REQUIREMENTS: Among the lines below, keep only those from the one containing "Turn this picture" through the one containing "column bore's mouth.", and reproduce them exactly.

ROWS:
::::
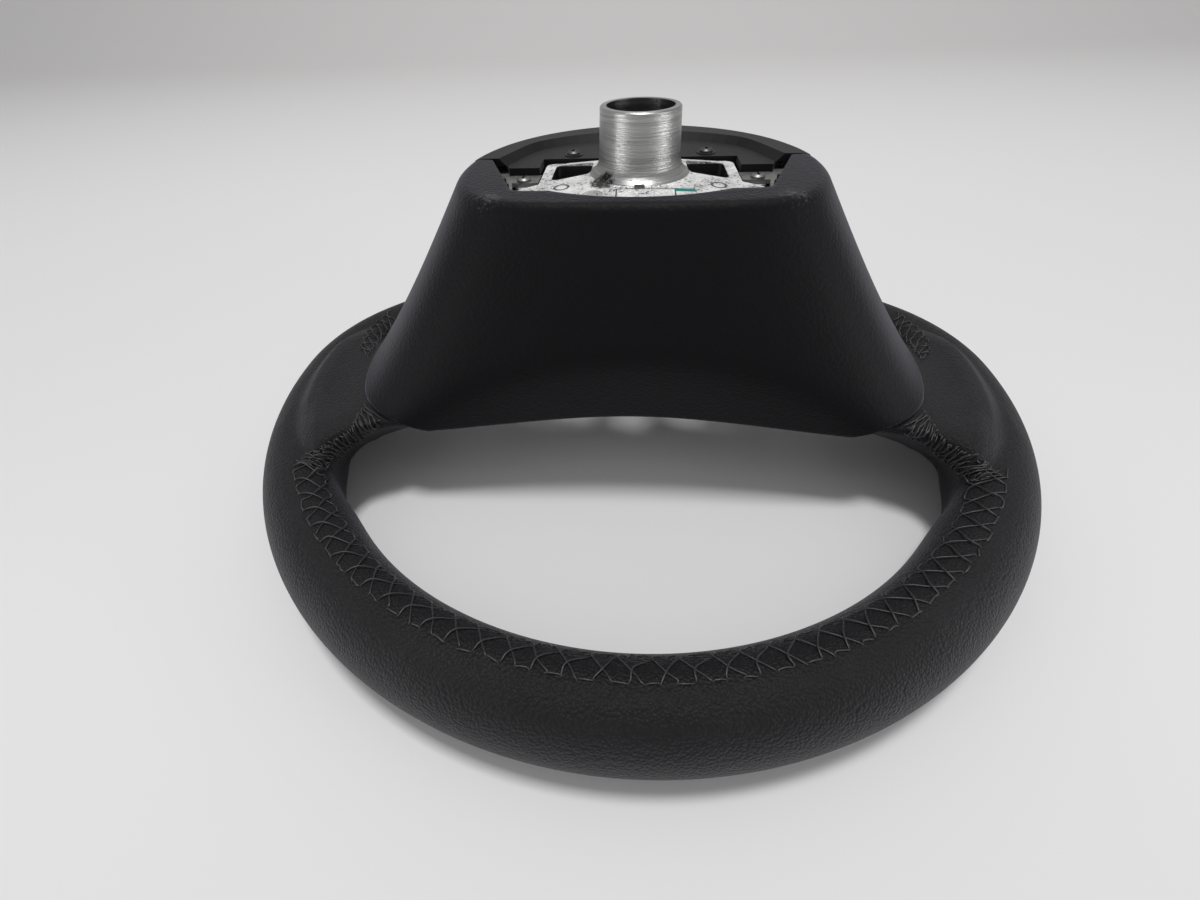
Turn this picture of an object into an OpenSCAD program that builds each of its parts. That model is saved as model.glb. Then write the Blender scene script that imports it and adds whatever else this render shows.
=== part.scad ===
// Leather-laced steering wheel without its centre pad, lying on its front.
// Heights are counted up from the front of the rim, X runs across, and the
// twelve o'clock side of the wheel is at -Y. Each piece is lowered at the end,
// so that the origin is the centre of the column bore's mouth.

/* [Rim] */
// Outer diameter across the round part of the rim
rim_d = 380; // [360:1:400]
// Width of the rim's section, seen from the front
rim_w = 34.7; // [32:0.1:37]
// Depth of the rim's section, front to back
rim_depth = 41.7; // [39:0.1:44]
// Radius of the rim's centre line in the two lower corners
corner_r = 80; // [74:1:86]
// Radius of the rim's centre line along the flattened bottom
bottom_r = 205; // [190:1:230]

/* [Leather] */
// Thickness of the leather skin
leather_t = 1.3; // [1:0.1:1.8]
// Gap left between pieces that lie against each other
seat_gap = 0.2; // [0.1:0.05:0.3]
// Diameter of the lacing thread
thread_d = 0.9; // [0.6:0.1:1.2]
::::
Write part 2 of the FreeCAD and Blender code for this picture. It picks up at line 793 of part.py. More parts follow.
::::
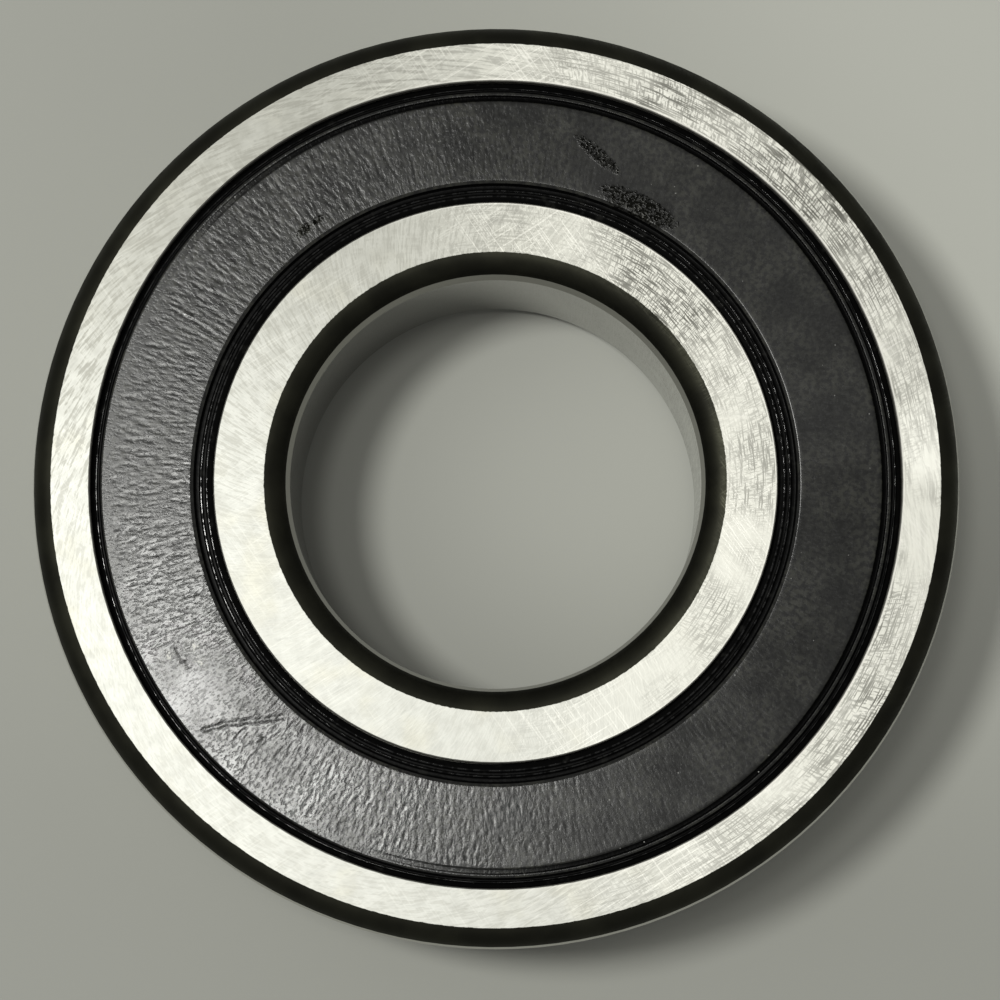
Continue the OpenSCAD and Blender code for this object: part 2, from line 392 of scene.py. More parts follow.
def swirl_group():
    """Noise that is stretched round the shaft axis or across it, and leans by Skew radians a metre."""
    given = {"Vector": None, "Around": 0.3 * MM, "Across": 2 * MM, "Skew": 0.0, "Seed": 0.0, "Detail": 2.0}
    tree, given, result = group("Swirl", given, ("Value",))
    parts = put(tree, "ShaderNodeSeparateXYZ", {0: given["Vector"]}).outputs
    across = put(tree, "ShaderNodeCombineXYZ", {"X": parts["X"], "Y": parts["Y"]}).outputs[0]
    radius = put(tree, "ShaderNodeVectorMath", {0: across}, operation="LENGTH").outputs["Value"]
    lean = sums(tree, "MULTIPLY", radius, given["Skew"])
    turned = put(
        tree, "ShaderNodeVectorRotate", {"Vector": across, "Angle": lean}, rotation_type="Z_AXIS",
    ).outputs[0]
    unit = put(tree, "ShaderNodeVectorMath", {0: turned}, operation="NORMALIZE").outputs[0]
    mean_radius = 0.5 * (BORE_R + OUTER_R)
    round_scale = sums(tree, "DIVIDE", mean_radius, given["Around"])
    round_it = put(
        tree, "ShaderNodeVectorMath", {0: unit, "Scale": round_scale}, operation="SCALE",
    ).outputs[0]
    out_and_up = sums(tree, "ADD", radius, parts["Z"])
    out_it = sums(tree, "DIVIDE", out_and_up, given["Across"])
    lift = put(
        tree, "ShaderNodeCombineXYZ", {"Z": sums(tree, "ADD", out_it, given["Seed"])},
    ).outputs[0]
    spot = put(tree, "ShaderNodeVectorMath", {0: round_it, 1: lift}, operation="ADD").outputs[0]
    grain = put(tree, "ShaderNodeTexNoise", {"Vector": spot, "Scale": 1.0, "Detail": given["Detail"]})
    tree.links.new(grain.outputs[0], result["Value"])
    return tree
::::
RESULT FOR THIS EXERCISE:
Turn this picture of an object into an OpenSCAD program that builds each of its parts. That model is saved as model.glb. Then write the Blender scene script that imports it and adds whatever else this render shows.
=== part.scad ===
// Leather-laced steering wheel without its centre pad, lying on its front.
// Heights are counted up from the front of the rim, X runs across, and the
// twelve o'clock side of the wheel is at -Y. Each piece is lowered at the end,
// so that the origin is the centre of the column bore's mouth.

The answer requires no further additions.